Function Description

The COSINE_DISTANCE() function is used to calculate the cosine distance between two vectors.

Cosine Distance is a measure of the difference in direction between two vectors, usually defined as 1 minus Cosine Similarity. The value of the cosine distance ranges from 0 to 2. 0 means that both vectors are in exactly the same direction (minimum distance). 2 means that the two vectors are in exactly the opposite direction (maximum distance). In text analysis, cosine distance can be used to measure similarities between documents.

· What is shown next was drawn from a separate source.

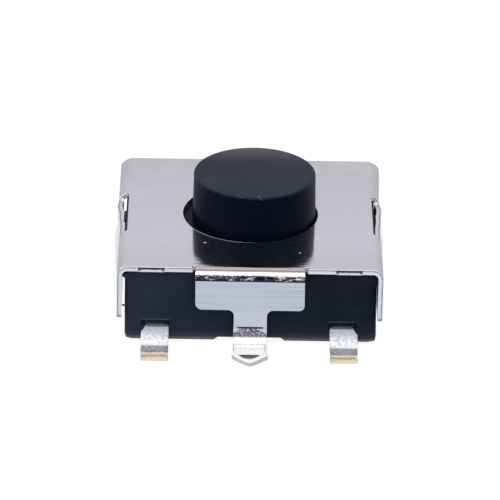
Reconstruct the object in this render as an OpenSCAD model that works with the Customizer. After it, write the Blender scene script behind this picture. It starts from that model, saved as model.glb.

Since it considers only the direction of the vector and not the length, it is fair for comparisons between long and short text.

Function syntax

> SELECT COSINE_DISTANCE(vector1, vector2) FROM tbl;

Examples

drop table if exists vec_table;
create table vec_table(a int, b vecf32(3), c vecf64(3));
insert into vec_table values(1, "[1,2,3]", "[4,5,6]");
mysql> select * from vec_table;
+------+-----------+-----------+
| a    | b         | c         |
+------+-----------+-----------+
|    1 | [1, 2, 3] | [4, 5, 6] |
+------+-----------+-----------+
1 row in set (0.01 sec)

mysql> select cosine_distance(b,c) from vec_table;
+-----------------------+
| cosine_distance(b, c) |
+-----------------------+
|    0.0253681538029239 |
+-----------------------+
1 row in set (0.00 sec)

mysql> select cosine_distance(b,"[1,2,3]") from vec_table;
+-----------------------------+
| cosine_distance(b, [1,2,3]) |
+-----------------------------+
|                           0 |
+-----------------------------+
1 row in set (0.00 sec)

mysql> select cosine_distance(b,"[-1,-2,-3]") from vec_table;
+--------------------------------+
| cosine_distance(b, [-1,-2,-3]) |
+--------------------------------+
|                              2 |
+--------------------------------+
1 row in set (0.00 sec)

Limitations

Input vectors are not allowed to be 0 vectors when using the COSINE_DISTANCE() function, as this results in a division by zero, which is mathematically undefined. In practice, we usually consider the cosine similarity of a zero vector to any other vector to be 0 because there is no similarity in any direction between them.